Introduction : état de la documentation
Le lycée Vaugelas est une institution importante pour l'histoire de Chambéry et de la Savoie ; il est en effet l’héritier d’une longue tradition d’enseignement, son origine remontant à 1564. À cette date, le collège fondé par les jésuites grâce aux lettres patentes du duc de Savoie Emmanuel-Philibert (30 octobre 1564) concurrence à peine le collège Chappuisien (IA74002207) fondé en 1549 à Annecy par Eustache Chappuis et poursuivant le même but : former les jeunes gens à la rhétorique et aux sciences humaines et religieuses afin de contrer le calvinisme actif se développant à Genève. Ces collèges constituent deux lieux importants de l’instruction des jeunes gens dans les territoires de la Maison de Savoie. Les sources relatives à l’établissement sont majoritairement conservées aux archives communales de Chambéry, série 4M. Ce fonds a cependant subi une perte importante dans l'incendie du théâtre municipal de 1864, dans les combles duquel elles avaient été entreposées (JUTTET, 2005, p. 250) ; il ne subsiste que quelques pièces éparses des documents produits avant 1864. Pour le lycée Vaugelas, cinq plans datant du deuxième quart du 19e siècle (1827), montrent le projet de construction des jésuites et quelques aménagements : plan de Trivelly de 1827, plans du rez-de-chaussée (AC Chambéry, 43W40-1 à 3). Ces plans permettent de constater que dès l’origine, les bâtiments ont fait l’objet d’une réflexion constante, et de réaménagements quasi ininterrompus jusqu’à nos jours pour les adapter aux enseignements dispensés et offrir un lieu évoluant avec les exigences de son temps.

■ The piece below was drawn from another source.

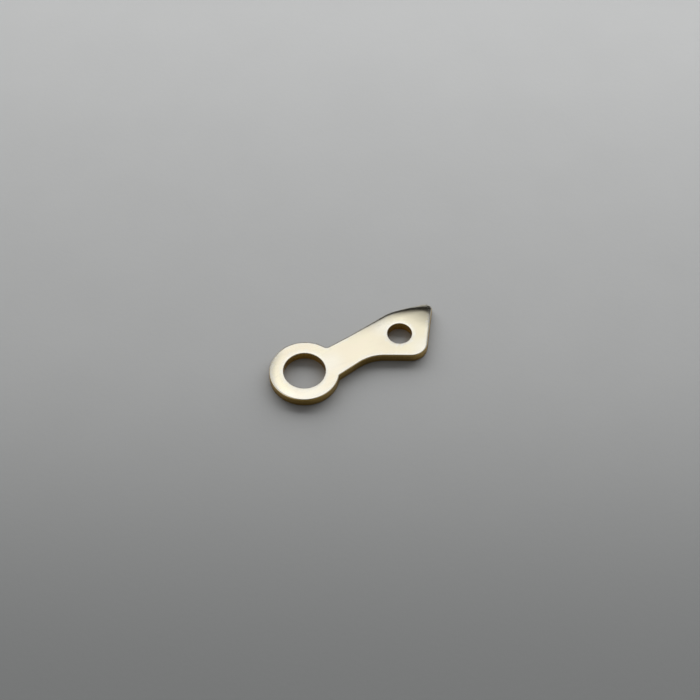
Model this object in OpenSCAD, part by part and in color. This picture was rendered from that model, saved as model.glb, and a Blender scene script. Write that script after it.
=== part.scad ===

L’incendie d’une partie des archives communales nous prive d’un pan important de l’installation du collège des jésuites dans l’ancien couvent de la Visitation et de la construction de l’extension en 1827. Toutefois, l’histoire de l’établissement est connue par d’autres sources (fonds sarde, fonds de la Préfecture), et nous disposons de l’ensemble des archives depuis 1860 jusqu’à nos jours.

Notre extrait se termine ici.